The first translation of the full work was by Philip S. Watson (London: SPCK, 1953, one volume). A revised edition by the same translator appeared in 1982 (Chicago: University of Chicago Press, and London: SPCK).

===Outline===
Volume one contains two parts:
- Introduction: "The Problem of Agape and Eros"
- Part One: "Two Fundamental Motifs" (agape, eros, and their fundamental contrasts)
Volume two consists of a single part:
- Part Two: "Fundamental Motifs in Conflict" (a historical essay on the disappearance and reappearance of the agape motif).

==Influence==
Nygren's work has been described as 'probably the most influential Protestant account of love in the twentieth century'. For example, Martin Luther King Jr. shows clear influence by Nygren's categories in a sermon where he discussed Jesus' command to love one's enemies:

When Jesus bids us to love our enemies, he is speaking neither of eros not philia, he is speaking of agape, understanding and creative, redemptive goodwill for all men.
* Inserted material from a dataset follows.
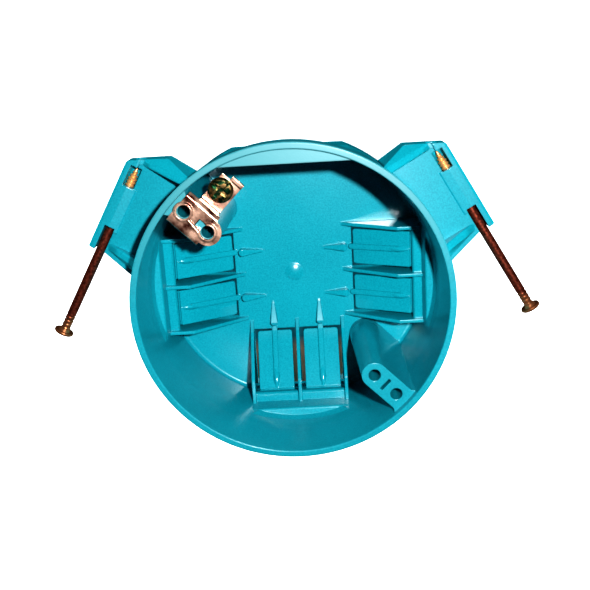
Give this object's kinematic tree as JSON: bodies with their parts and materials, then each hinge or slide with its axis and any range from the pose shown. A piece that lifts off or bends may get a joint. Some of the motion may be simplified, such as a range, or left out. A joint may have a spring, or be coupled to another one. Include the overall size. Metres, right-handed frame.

Only by following this way and responding with this type of love are we able to be children of our Father who is in heaven."

A generation later, however, with the work of Paul Tillich and Karl Rahner, Christian theology has turned away from Nygren's stark dualism of agape and eros and back towards a more unified conception of love. For example, Pope Benedict XVI in his encyclical, Deus caritas est (2005), concluded that both eros and agape are aspects of divine love.